In August, just after taking up his post UC President Michael Drake praised the use of affirmative action as a factor in admissions during his tenure as president of Ohio State University and said the practice could be used as a tool for admission to UC if Prop 16 were to pass. He declined an interview request.
“UC recognizes the challenges of keeping pace with the diversity of the state and has been working diligently to close those gaps,” said spokesperson Doan.
This fall, UC touted its freshman class Latino enrollment as the highest in its history. Yet, officials say, the system needs to do better. In a pre-retirement interview in June, former UC President Janet Napolitano said affirmative action could help the system get to the ideal of a student body that reflects the state’s diversity.
“We have a list of 14 factors in admissions and it does seem artificial when the only factor you can’t consider is race, ethnicity, or gender as if those have nothing to do with a student,” she said.
A handout or a boost?
One of the biggest challenges that proponents of Prop. 16 say they face is the perception that affirmative action simply gives students a hand out or a faculty job to an otherwise unqualified academic.

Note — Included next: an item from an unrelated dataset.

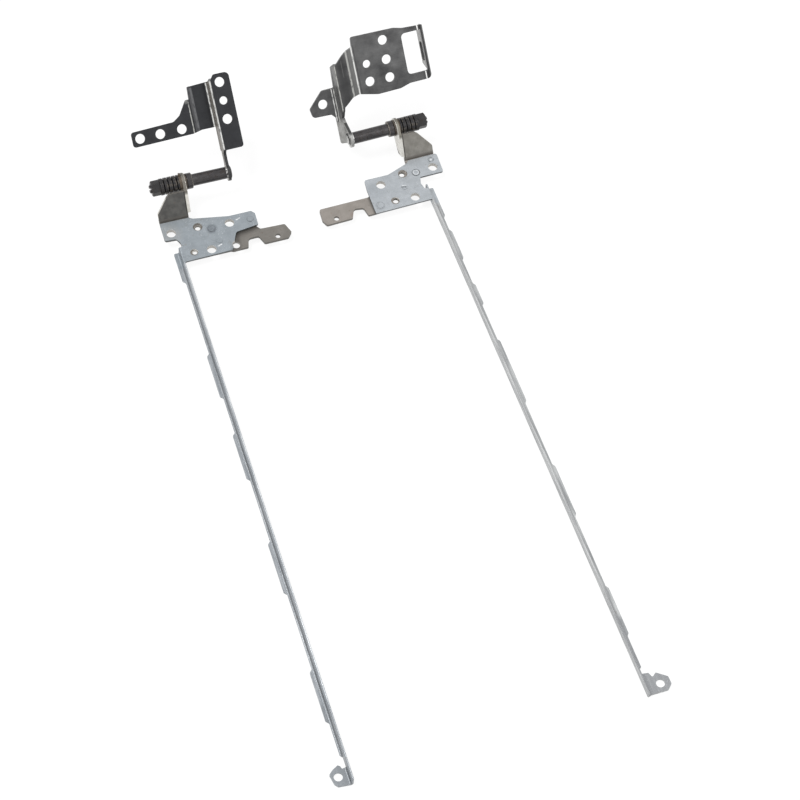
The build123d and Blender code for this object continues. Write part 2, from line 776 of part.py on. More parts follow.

CSU San Marcos, located in Southern California, within an hour’s drive of 35 reservations and rancherias, has the highest population of Native Americans in the vicinity of any CSU campus.
Joely Proudfit, chair of CSU San Marcos’ Native American Studies Department said the return of affirmative action would allow for the recruiting of Native American students and faculty, something that cannot be done now.
While she was recently able to hire a Native American historian, she was limited to recruiting without identifying that she wanted to hire a Native American. “There is no reason that in 2020, you should be hiring a historian who studies Indians who’s not Indian,” said Proudfit. “You should be hiring a Native American historian who does Native American history.”